At least in terms of unemployment statistics, New England must be doing something right. By more than a full percentage point at the end of 2016, the six-state region had a jobless rate lower than broad swaths of the rest of the country, 3.6 percent, compared with up to 5.5 percent in Alabama, Kentucky, Mississippi and Tennessee. Even Rhode Island is doing better than the nation as a whole.
For years, one school of thought was that New England’s compensation costs, always among the highest in the nation, stunted job creation. But again, at least from the statistics, it would seem that having total compensation costs nearly 20 percent more than the next highest region, the western United States, has not had ill effects here.
But perhaps there is some grain of truth in the assumption about wages and job growth. In looking at the change in total compensation from quarter to quarter from 2006-2016 and comparing it with the change in the unemployment rate, something interesting turns up.
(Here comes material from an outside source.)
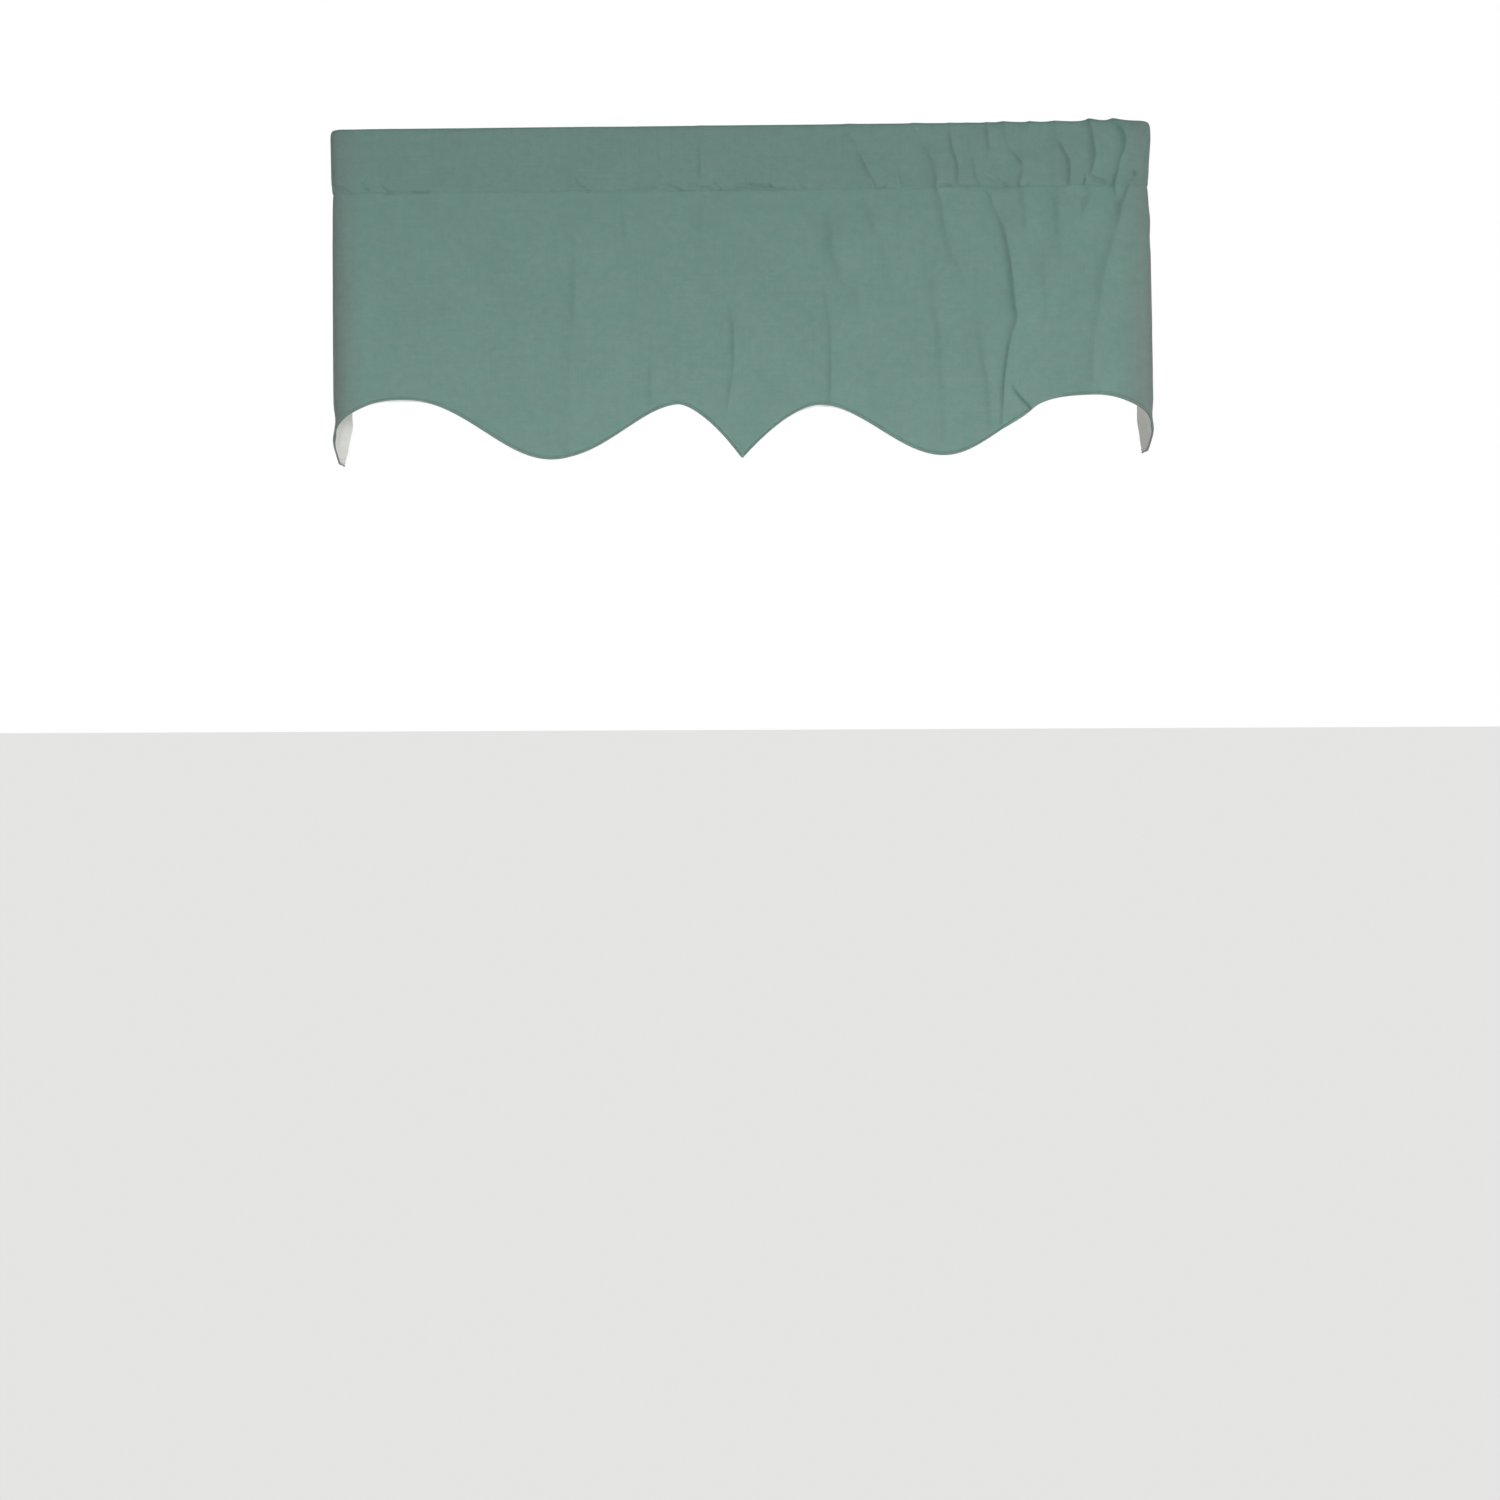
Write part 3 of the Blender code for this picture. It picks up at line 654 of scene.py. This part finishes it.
def smooth_line(values, steps):
    """Run a smooth line through values, with a number of steps from each value to the next."""
    padded = np.concatenate([[2 * values[0] - values[1]], values, [2 * values[-1] - values[-2]]])
    line = []
    for index, count in enumerate(steps[:-1]):
        before, start, end, after = padded[index:index + 4]
        for share in np.arange(count) / count:
            line.append(start + 0.5 * share * (end - before + share * (
                2 * before - 5 * start + 4 * end - after + share * (3 * (start - end) + after - before))))
    line.append(values[-1])
    return np.array(line)


def make_heading():
    """Sweep the heading's section along the path, with its gathers and puckers."""
    *columns, steps = zip(*HEADING_SECTION)
    out, depth, gather = (smooth_line(np.array(column), steps)[:, None] for column in columns)
    tangent_out, tangent_depth = np.gradient(out, axis=0), np.gradient(depth, axis=0)
    length = np.hypot(tangent_out, tangent_depth)
    on_crest = smooth((CREST_DEPTH - depth) / CREST_DEPTH)
    push_out = 1 + (-tangent_depth / length - 1) * on_crest
    push_down = tangent_out / length * on_crest
    run = np.concatenate([[0], np.cumsum(np.hypot(np.diff(out[:, 0]), np.diff(depth[:, 0])))])
    flat = with_turned_ends(cloth_columns(HEADING_COLUMNS, HEADING_GUIDES), HEADING_EDGE_RADIUS)
    flat_along = along_creases(flat[None, :], depth, HEADING_GUIDES)
    along, set_back = turned(np.abs(flat_along), PATH_HALF_LENGTH, HEADING_EDGE_RADIUS)
    along = along * np.sign(flat_along)
    at_back = (np.arange(len(run)) > len(run) / 2)[:, None]
    gathered = (cloth_relief(along, depth) + np.where(at_back, pressed_behind(along, depth), 0.0)) * gather
    inwards = np.where(at_back, set_back, -set_back)
    x, y, z = place(along, depth + gathered * push_down, out + gathered * push_out + inwards)
    down = np.broadcast_to(run[:, None], x.shape)
    heading = hang_cloth("heading_strip", x, y, z, flat_along, down, DUCK_THICKNESS)
    return heading, run[-1]


heading, heading_length = make_heading()
print(f"Heading strip: {heading_length:.3f} m from edge to edge")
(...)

It seems that New England is an outlier through this turbulent period. It was the only region that showed a positive correlation between changes in the jobless rate and changes in compensation. In other words, when the unemployment rate went down, so did total compensation, although with a correlation coefficient of 0.095 the connection between the two statistics is slightly better than random.
But what does stand out, however, is the fact that for all other regions for which the same statistics are available, the correlation is negative, that is, when the jobless rate went down, wages went up. In fact, the negative correlation for Arkansas, Louisiana, Oklahoma and Texas of -0.185 shows a much stronger connection than what was happening in New England.
Of course, our corner of the nation still pays its workers more than anywhere else. But it would seem that to a slight degree, keeping those costs under control might yield even more jobs.